We cannot determine with certainty just who was the real owner of these notes at the institution and during the pendency of the tax suit. It is clear that Downie assumed complete control of the notes and that he and the corporations which he represented were content to let the apparent ownership remain in Hobbs, the straw man. Hobbs was a defendant in the tax suit as was also Hill, the trustee, and Downie, procured waivers of service from both of them in that suit. Downie and the Himmelberger-Harrison Company were defendants in the title suit and have not appealed.
Notwithstanding our statute, Section 9953, supra, requires the real owner, if known, to be made a party to a suit for taxes, and notwithstanding that the tax collector knew of the claims of the two Chicago companies, yet, under the evidence detailed above, we cannot convict the trial chancellor of error in refusing to hold the tax deeds void as to these defendants. The chancellor may well have found that the title of defendants is defective. The defendants were not content to stand on the presumption of ownership arising from their possession of the notes. They alleged and attempted to prove the manner in which they claim to have acquired title to the notes. This proof, as heretofore stated, shows that Day and McCutchan did not perform their part of the agreement upon which depended the transfer of the notes from the Himmelberger Company to the Chicago Fidelity and Casualty Company. Defendants acquired the notes after maturity and subject to any defect in the title. [Section 2680, R.S. Mo. 1929, Mo. Stat. Ann., sec. 2680, p. 669; First Natl. Bank v. Johnson (Mo. App.), 261 S.W. 705.] The Chicago Fidelity and Casualty Company, not having acquired title to the notes, was not a necessary party to the tax suit.

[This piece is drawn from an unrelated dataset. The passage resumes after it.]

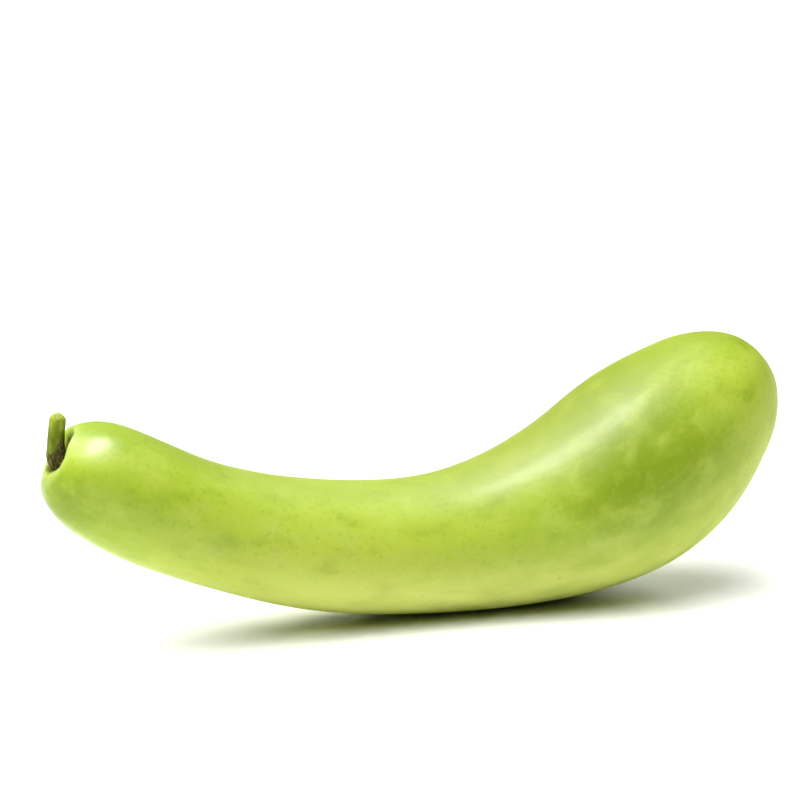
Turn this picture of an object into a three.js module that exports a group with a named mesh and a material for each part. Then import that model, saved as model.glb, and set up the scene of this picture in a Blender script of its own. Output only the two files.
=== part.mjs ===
// Bottle gourd, the long bent kind, as picked: one fruit and the stub of its stalk.
// Millimetres, +Z up. The fruit lies on its rounded belly with both ends up in the air.
// +X runs along the fruit, from the stalk (-X) to the blossom end (+X).
import * as THREE from 'three';

// ---------------------------------------------------------------- driving dimensions (mm)

// Centre line of the fruit, from the stalk end to the blossom end: x, y, z of each control
// point of a clamped cubic B-spline, and the radius of the flesh round it.
const SPINE = [
  [-172.45, 4.65, 90.35, 23.05],
  [-145.50, 2.20, 72.40, 28.10],
  [-117.21, 0.80, 57.33, 26.79],
  [-86.44, 0.20, 46.10, 27.76],
  [-54.36, 0.00, 37.36, 29.83],
  [-21.07, 0.00, 32.85, 30.60],
  [12.65, 0.00, 32.50, 32.70],
  [45.99, 0.00, 37.31, 37.72],
  [78.38, 0.30, 46.67, 44.26],
  [108.08, 1.20, 61.97, 48.31],
  [133.70, 3.00, 83.38, 41.33],
  [164.39, 5.93, 108.11, 23.01],
];

const NECK_CAP = 36.4;       // length over which the stalk end rounds off
const NECK_CAP_P = 3.32;     // how square that rounding is (2 is an ellipse)
const BUTT_CAP = 32.2;       // the same at the blossom end
const BUTT_CAP_P = 2.79;

const BELLY_FLAT = 1.75;     // depth of the flat spot the fruit lies on
const AROUND = 44;           // points round each ring of the fruit
const RINGS = 66;            // rings between the two ends

// Hollow at the stalk end: its centre sits off the end of the centre line
const HOLLOW_UP = 3.43;
const HOLLOW_SIDE = -1.35;
const HOLLOW_LEAN_R = 20;    // rings wider than this don't lean towards the hollow
const LIP_R = 11.6;          // radius of the hollow's lip
// rings from the lip down to the floor: [radius, depth below the lip ring]
const HOLLOW = [[11.0, 0.45], [10.5, 1.3], [10.2, 2.4], [9.8, 3.6], [9.3, 4.6], [8.8, 5.0], [5.0, 5.0],
  [2.0, 5.0]];
const HOLLOW_DEPTH = 5.0;

// Blossom scar: a shallow dent in the other end
const SCAR = [[3.4, 0.25], [2.2, 0.6], [1.1, 0.7]];
const SCAR_DEPTH = 0.7;
const SCAR_R = 4.4;

// Stalk stub: a bent, five-sided, slightly ribbed stem, cut off square with a worn edge
const STEM_GAP = 0.3;        // gap left between the stalk and the floor of the hollow
const STEM_R = 3.6;
const STEM_AROUND = 20;
const STEM_RIB = 0.045;      // height of the ribs, as a part of the radius
// the stalk's centre line, from the hollow's floor: [out along the neck, up and sideways
// across it]
const STEM_LINE = [[0.0, -3.6, 0.0], [1.6, -3.9, 0.0], [3.1, -4.0, 0.0], [4.6, -3.3, 0.0],
  [6.0, -1.3, 0.0], [8.2, 2.3, 0.0], [10.4, 6.7, 0.1], [12.45, 11.0, 0.3]];
// its radius along that line: [part of the length, radius / STEM_R]
const STEM_TAPER = [[0.0, 1.28], [0.08, 1.22], [0.2, 1.14], [0.3, 1.1], [0.42, 1.05],
  [0.6, 1.02], [0.8, 1.01], [0.93, 1.03], [1.0, 0.99]];

const SKIN_COLOUR = '#aacb4e';
const STEM_COLOUR = '#7f9a3c';

// Where the middle of the underside comes out before the whole is moved to the origin
const ORIGIN = [-3.193, 1.109, BELLY_FLAT];

// ---------------------------------------------------------------- helpers

const vec = (x, y, z) => new THREE.Vector3(x, y, z);

// A point on a clamped cubic B-spline, by de Boor's rule. Control points may have any size.
function splinePoint(ctrl, t) {
  const p = 3, n = ctrl.length, spans = n - p;
  const knot = (i) => Math.min(Math.max((i - p) / spans, 0), 1);
  const u = Math.min(Math.max(t, 0), 1);
  const k = Math.min(p + Math.floor(u * spans), n - 1);
  const d = [];
  for (let j = 0; j <= p; j++) d.push(ctrl[k - p + j].slice());
  for (let r = 1; r <= p; r++) {
    for (let j = p; j >= r; j--) {
      const i = k - p + j;
      const a = (u - knot(i)) / (knot(i + p - r + 1) - knot(i));
      for (let c = 0; c < d[j].length; c++) d[j][c] = (1 - a) * d[j - 1][c] + a * d[j][c];
    }
  }
  return d[p];
}

// Linear interpolation in a table of [x, y] rows
function table(rows, x) {
  if (x <= rows[0][0]) return rows[0][1];
  for (let i = 1; i < rows.length; i++) {
    if (x <= rows[i][0]) {
      const f = (x - rows[i - 1][0]) / (rows[i][0] - rows[i - 1][0]);
      return rows[i - 1][1] * (1 - f) + rows[i][1] * f;
    }
  }
  return rows[rows.length - 1][1];
}

// A closed skin over a list of rings with equal counts, with a point at each end
function closedSkin(first, rings, last) {
  const n = rings[0].length;
  const pos = [];
  const push = (v) => pos.push(v.x, v.y, v.z);
  push(first);
  for (const ring of rings) for (const v of ring) push(v);
  push(last);
  const end = 1 + rings.length * n;
  const index = [];
  for (let j = 0; j < n; j++) {
    const k = (j + 1) % n;
    index.push(0, 1 + k, 1 + j);
    for (let i = 0; i < rings.length - 1; i++) {
      const a = 1 + i * n + j, b = 1 + i * n + k, c = a + n, d = b + n;
      index.push(a, b, d, a, d, c);
    }
    const a = 1 + (rings.length - 1) * n + j, b = 1 + (rings.length - 1) * n + k;
    index.push(a, b, end);
  }
  const g = new THREE.BufferGeometry();
  g.setAttribute('position', new THREE.Float32BufferAttribute(pos, 3));
  g.setIndex(index);
  return g;
}

// ---------------------------------------------------------------- the fruit's centre line

const STEPS = 2000;
const line = [];
for (let i = 0; i <= STEPS; i++) {
  const [x, y, z, r] = splinePoint(SPINE, i / STEPS);
  line.push({ p: vec(x, y, z), r });
}
line[0].s = 0;
for (let i = 1; i <= STEPS; i++) line[i].s = line[i - 1].s + line[i].p.distanceTo(line[i - 1].p);
const LENGTH = line[STEPS].s;

// Place, direction and radius at distance s along the centre line
function station(s) {
  let lo = 0, hi = STEPS;
  while (hi - lo > 1) {
    const m = (lo + hi) >> 1;
    if (line[m].s <= s) lo = m; else hi = m;
  }
  const f = (s - line[lo].s) / (line[hi].s - line[lo].s);
  const p = line[lo].p.clone().lerp(line[hi].p, f);
  const a = Math.max(lo - 6, 0), b = Math.min(hi + 6, STEPS);
  const t = line[b].p.clone().sub(line[a].p).normalize();
  const side = vec(0, 1, 0).addScaledVector(t, -t.y).normalize();
  const up = new THREE.Vector3().crossVectors(t, side).normalize();
  return { p, t, side, up, r: line[lo].r * (1 - f) + line[hi].r * f };
}

// How far the ends round the fruit off, from 0 at the very end to 1 along the middle
function rounding(s) {
  const a = Math.min(Math.max(1 - s / NECK_CAP, 0), 1);
  const b = Math.min(Math.max(1 - (LENGTH - s) / BUTT_CAP, 0), 1);
  return Math.pow(1 - Math.pow(a, NECK_CAP_P), 1 / NECK_CAP_P)
    * Math.pow(1 - Math.pow(b, BUTT_CAP_P), 1 / BUTT_CAP_P);
}

// The distance from one end at which the rounded end has the given radius
function whereRadius(radius, fromButt) {
  let lo = 0, hi = fromButt ? BUTT_CAP * 0.8 : NECK_CAP * 0.8;
  for (let i = 0; i < 50; i++) {
    const m = (lo + hi) / 2, s = fromButt ? LENGTH - m : m;
    if (station(s).r * rounding(s) < radius) lo = m; else hi = m;
  }
  return (lo + hi) / 2;
}

const lipS = whereRadius(LIP_R, false);

// How much a ring of the given radius near the stalk end belongs to the hollow: 1 at the lip
// and inside it, 0 on the neck
function hollowShare(radius, s) {
  if (s > LENGTH / 2) return 0;
  const k = Math.min(Math.max((HOLLOW_LEAN_R - radius) / (HOLLOW_LEAN_R - LIP_R), 0), 1);
  return k * k;
}

function ringCentre(s, radius) {
  const q = station(s), k = hollowShare(radius, s);
  return q.p.clone().addScaledVector(q.up, HOLLOW_UP * k).addScaledVector(q.side, HOLLOW_SIDE * k);
}

// One ring of the fruit. Where it dips into the flat spot, the nearest point each side is
// slid to the edge of the spot, so that the spot's rim is a clean curve.
function ring(s, radius) {
  const q = station(s), c = ringCentre(s, radius), pts = [];
  const at = (angle) => c.clone().addScaledVector(q.up, radius * Math.cos(angle))
    .addScaledVector(q.side, radius * Math.sin(angle));
  const step = 2 * Math.PI / AROUND;
  const angles = [];
  for (let j = 0; j < AROUND; j++) angles.push(j * step);
  const low = at(Math.PI);
  if (low.z < BELLY_FLAT) {
    for (const dir of [1, -1]) {
      let a = 0, b = Math.PI / 2;
      for (let i = 0; i < 40; i++) {
        const m = (a + b) / 2;
        if (at(Math.PI + dir * m).z < BELLY_FLAT) a = m; else b = m;
      }
      const slot = Math.max(1, Math.round(a / step));
      angles[AROUND / 2 + dir * slot] = Math.PI + dir * (a - 1e-4);
    }
  }
  for (const angle of angles) {
    const v = at(angle);
    if (v.z < BELLY_FLAT) v.z = BELLY_FLAT;
    pts.push(v);
  }
  return pts;
}

// ---------------------------------------------------------------- the fruit

const rings = [];

// from the middle of the hollow's floor out to the lip
for (let i = HOLLOW.length - 1; i >= 0; i--) rings.push(ring(lipS + HOLLOW[i][1], HOLLOW[i][0]));
rings.push(ring(lipS, LIP_R));
// the rounded shoulder of the stalk end, by radius, then the long body, by distance
for (const r of [13.0, 14.8, 17.0, 19.4, 21.6]) {
  const s = whereRadius(r, false);
  rings.push(ring(s, r));
}
const bodyFrom = whereRadius(21.6, false), bodyTo = LENGTH - whereRadius(29.0, true);
for (let i = 1; i < RINGS; i++) {
  const s = bodyFrom + (bodyTo - bodyFrom) * i / RINGS;
  rings.push(ring(s, station(s).r * rounding(s)));
}
for (const r of [29.0, 26.0, 22.5, 18.8, 15.0, 11.2, 7.6, SCAR_R]) {
  const s = LENGTH - whereRadius(r, true);
  rings.push(ring(s, r));
}
const scarS = LENGTH - whereRadius(SCAR_R, true);
for (const [r, d] of SCAR) rings.push(ring(scarS - d, r));

const floor = station(lipS + HOLLOW_DEPTH);
const floorCentre = ringCentre(lipS + HOLLOW_DEPTH, 0);
const fruitShape = closedSkin(station(scarS - SCAR_DEPTH).p, rings.reverse(), floorCentre);

// ---------------------------------------------------------------- the stalk stub

const out = floor.t.clone().negate();                 // out of the hollow, along the neck
const stemPath = new THREE.CatmullRomCurve3(STEM_LINE.map(([a, u, w]) =>
  floorCentre.clone().addScaledVector(out, a + STEM_GAP).addScaledVector(floor.up, u)
    .addScaledVector(floor.side, w)), false, 'centripetal');

const STEM_RINGS = 22;
const stemRings = [];
let stemSide = floor.side.clone();
for (let i = 0; i <= STEM_RINGS; i++) {
  const f = i / STEM_RINGS;
  const p = stemPath.getPointAt(f);
  const t = i === 0 ? out.clone() : stemPath.getTangentAt(f);
  stemSide = stemSide.clone().addScaledVector(t, -stemSide.dot(t)).normalize();
  const other = new THREE.Vector3().crossVectors(t, stemSide);
  const radius = STEM_R * table(STEM_TAPER, f);
  const pts = [];
  for (let j = 0; j < STEM_AROUND; j++) {
    const a = 2 * Math.PI * j / STEM_AROUND;
    const r = radius * (1 + STEM_RIB * Math.cos(5 * a));
    pts.push(p.clone().addScaledVector(stemSide, r * Math.cos(a)).addScaledVector(other, r * Math.sin(a)));
  }
  stemRings.push(pts);
}
// the cut: a worn bevel, then the face of the cut
const tip = stemPath.getPointAt(1), tipT = stemPath.getTangentAt(1);
for (const [k, h] of [[0.92, 0.8], [0.72, 1.6], [0.42, 2.35]]) {
  stemRings.push(stemRings[STEM_RINGS].map((v) => tip.clone().lerp(v, k).addScaledVector(tipT, h)));
}
const stemShape = closedSkin(stemPath.getPointAt(0), stemRings, tip.clone().addScaledVector(tipT, 2.7));

// ---------------------------------------------------------------- assembly

const group = new THREE.Group();

function add(name, geometry, colour, roughness) {
  geometry.translate(-ORIGIN[0], -ORIGIN[1], -ORIGIN[2]);
  geometry.computeVertexNormals();
  const mesh = new THREE.Mesh(geometry,
    new THREE.MeshStandardMaterial({ color: colour, roughness, metalness: 0.0 }));
  mesh.name = name;
  group.add(mesh);
}

add('gourd_body', fruitShape, SKIN_COLOUR, 0.42);
add('stem', stemShape, STEM_COLOUR, 0.6);

export default group;
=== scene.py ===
import math

import bpy
import numpy as np
from mathutils import Matrix, Vector


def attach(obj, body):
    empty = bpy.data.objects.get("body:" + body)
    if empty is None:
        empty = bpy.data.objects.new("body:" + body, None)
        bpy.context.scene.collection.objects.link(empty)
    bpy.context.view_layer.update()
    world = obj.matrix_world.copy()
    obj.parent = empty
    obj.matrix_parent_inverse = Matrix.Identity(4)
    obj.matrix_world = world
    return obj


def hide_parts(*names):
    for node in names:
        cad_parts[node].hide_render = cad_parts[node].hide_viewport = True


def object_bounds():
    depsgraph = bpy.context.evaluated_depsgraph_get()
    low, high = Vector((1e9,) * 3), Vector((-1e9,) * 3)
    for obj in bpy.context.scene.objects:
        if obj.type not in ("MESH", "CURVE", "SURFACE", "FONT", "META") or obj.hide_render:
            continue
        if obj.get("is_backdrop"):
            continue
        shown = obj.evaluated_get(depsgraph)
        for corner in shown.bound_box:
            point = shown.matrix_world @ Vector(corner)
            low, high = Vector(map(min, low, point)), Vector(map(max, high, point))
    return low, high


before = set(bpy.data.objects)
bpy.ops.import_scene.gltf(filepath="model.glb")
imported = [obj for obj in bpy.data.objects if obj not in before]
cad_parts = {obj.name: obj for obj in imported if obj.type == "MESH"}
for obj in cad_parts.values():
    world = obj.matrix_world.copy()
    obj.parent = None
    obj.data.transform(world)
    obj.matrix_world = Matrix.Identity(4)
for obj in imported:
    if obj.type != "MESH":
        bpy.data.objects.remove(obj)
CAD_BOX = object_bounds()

MM = 0.001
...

Under all the circumstances, the appellants are not in good position to enforce their claims in a court of equity.
"One may purchase a cause of action at law and enforce all legal rights which go with it, but the right to appeal to the conscience of a court of equity cannot be bought or sold." [Monticello Bldg. Co. v. Monticello Inv. Co., 330 Mo. 1128, 52 S.W.2d 545.]
The decree of the chancellor is hereby affirmed. All concur.